The 2014 Diamondbacks were a mess, going 68–94, but with La Russa's new hires at the helm, things did improve the next season. Arizona jumped to 79–83, then made a huge splash that offseason by signing Dodgers ace Zack Greinke to a $206 million free-agent contract and trading several top prospects for Atlanta starter Shelby Miller. But things collapsed in a hurry in 2016, as the D-Backs plummeted to 93 losses. The Miller trade was a fiasco, as he posted a 6.15 ERA in 101 innings and struggled with injuries (and ultimately blew out his elbow at the start of this season), and Greinke turned in one of his worst years ever, with a 4.37 ERA in 158 2/3 frames.

Stewart and his front office, meanwhile, seemed like they were in over their heads: Beyond the Miller and Greinke mistakes, Arizona overpaid badly for Cuban pitcher Yoan Lopez, who nearly quit baseball a year after being signed, and spent $68 million on Cuban slugger Yasmany Tomas, who can't play any defensive position and hasn't produced offensively. On top of that, ESPN's Keith Law reported that Stewart didn't know basic rules when it came to trades, international signing restrictions or making draft picks.

That lost year was enough to cost Stewart, Hale and La Russa their jobs, though La Russa was able to keep a position in the Diamondbacks' new front office as an advisor to new GM Mike Hazen. Under Hazen and rookie manager Torey Lovullo, Arizona rocketed back into contention, winning 93 games and the NL wild card before being swept out of the postseason by the Dodgers in the Division Series. But with the season done, La Russa and the team apparently felt it was time for both sides to move on.

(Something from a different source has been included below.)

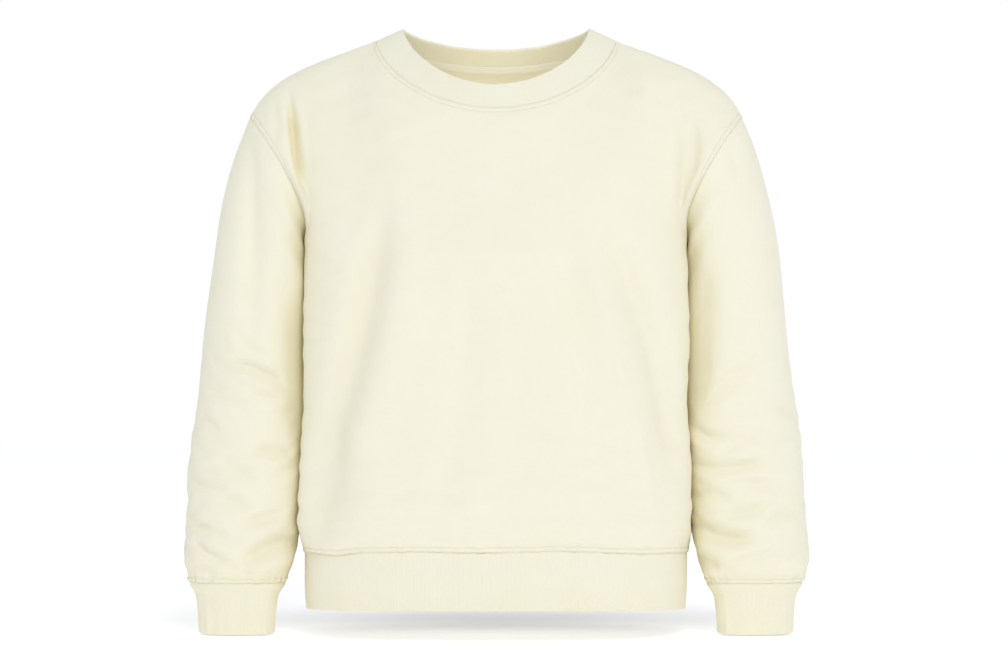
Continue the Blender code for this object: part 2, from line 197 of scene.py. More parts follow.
LEFT_SLEEVE_FRONT = [
    (-266, -110, -267, -335, 3, 11, 5, 0),
    (-282, -322, -248, -349, -3, 6, 2.6, 0.5),
    (-312, -346, -272, -358, -5, 5, 2, 0.6),
    (-280, -353, -230, -378, 3, 5.8, 5.2, 0.6),
    (-268, -388, -232, -396, 2, 5, 2.2, 0.5),
    (-318, -380, -274, -395, -4, 6, 2.6, 0.5),
    (-326, -414, -302, -426, 2, 5.5, 2.6, 0.5),
    (-262, -450, -220, -455, 3, 5.5, 4.2, 0.5),
    (-300, -457, -258, -479, -3, 7, 3, 0.6),
    (-333, -481, -292, -490, -4, 5.5, 3.2, 0.6),
    (-312, -498, -268, -512, 4, 6, 3, 0.6),
    (-274, -524, -230, -514, -4, 6, 3.6, 0.6),
    (-332, -531, -292, -544, 3, 5.5, 3.2, 0.5),
    (-328, -546, -290, -571, -4, 6, 3.4, 0.6),
    (-322, -577, -304, -586, 2, 4.5, 1.8, 0.4),
    (-292, -578, -264, -584, 2, 4.5, 2.2, 0.4),
    (-272, -569, -216, -549, 5, 9, 8.5, 0.5),
    (-216, -290, -214, -440, -2, 13, 5, 0),
]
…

Where La Russa goes from here remains to be seen, though at his age and with his poor front office track record, a full retirement seems possible. Either that, or he might snag another part-time advisory role within MLB itself. But if that's the last we see of La Russa in baseball, at least he got to go out on his own terms. Hopefully he stays out of the broadcast booth, though.